Alessandro Guzzini (Finlabo SIM) ribadisce il suo scetticismo circa questi prodotti e aggiunge che sarebbe meglio non fomentare "questa sorta di nazionalismo finanziario".
“Questo è un momento d’oro per le società che vogliono andare in Borsa, per l’investitore invece è molto meno interessante”. Ad un anno di distanza Alessandro Guzzini, CEO di Finlabo SIM conferma la sua posizione scettica circa i PIR. “Il mercato italiano è molto caro e le valutazioni sono molto alte.
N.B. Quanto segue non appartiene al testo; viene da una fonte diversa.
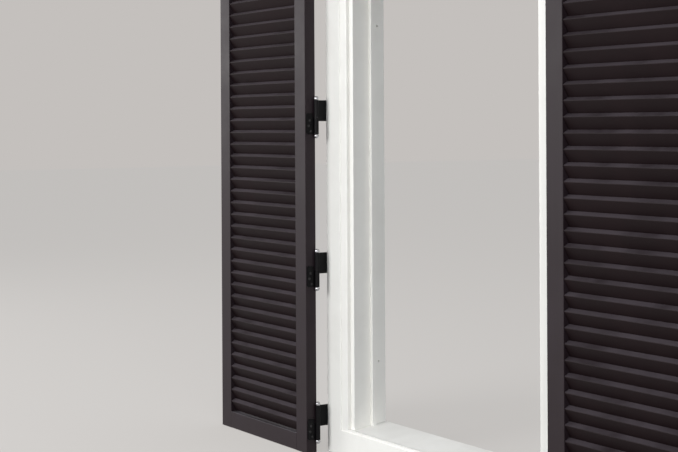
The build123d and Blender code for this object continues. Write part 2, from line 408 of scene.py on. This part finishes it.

Non è una situazione sostenibile nel lungo termine, mi ricorda la bolla che scoppiò sull’Indice STAR nel 2006/2007. E poi ognuno deve fare il suo mestiere”, afferma Guzzini. “Il risparmio gestito non deve finanziare l’economia reale, perché il rischio di conflitto di interessi è molto alto. Quello dei PIR è un fenomeno molto interessante per le società e per le reti, ma per l’investitore è molto meglio avere un portafoglio differenziato". E aggiunge: “Non dovremmo fomentare questa sorta di nazionalismo finanziario”. Il manager confessa di credere fortemente nell’apertura del mercato e sottolinea il fatto che l’Italia dovrebbe essere attrattiva per gli investitori esteri.
Il posizionamento del fondo Dynamic Equity
Per il gestore del Finlabo Dynamic Equity, fondo che per secondo anno consecutivo vanta il rating di Consistente di Funds People, il contesto non è più molto positivo, soprattutto perchè la questione dei dazi USA sta diventando un fattore dominate sul mercato. "Stiamo vedendo una forte debolezza nei settori maggiormente esposti all’export, ma anche i temi difensivi hanno sofferto per via del rialzo dei tassi. Abbiamo, pertanto, un portafoglio più difensivo, con una net exposure molto bassa (del 10-20%), quindi siamo usciti dai temi ciclici", spiega Guzzini durante un suo recente viaggio a Madrid. Il fondo, infatti viene distribuito in vari Paesi europei, tra cui Spagna, Svizzera, Francia, Lussemburgo e da quest'anno anche Germania.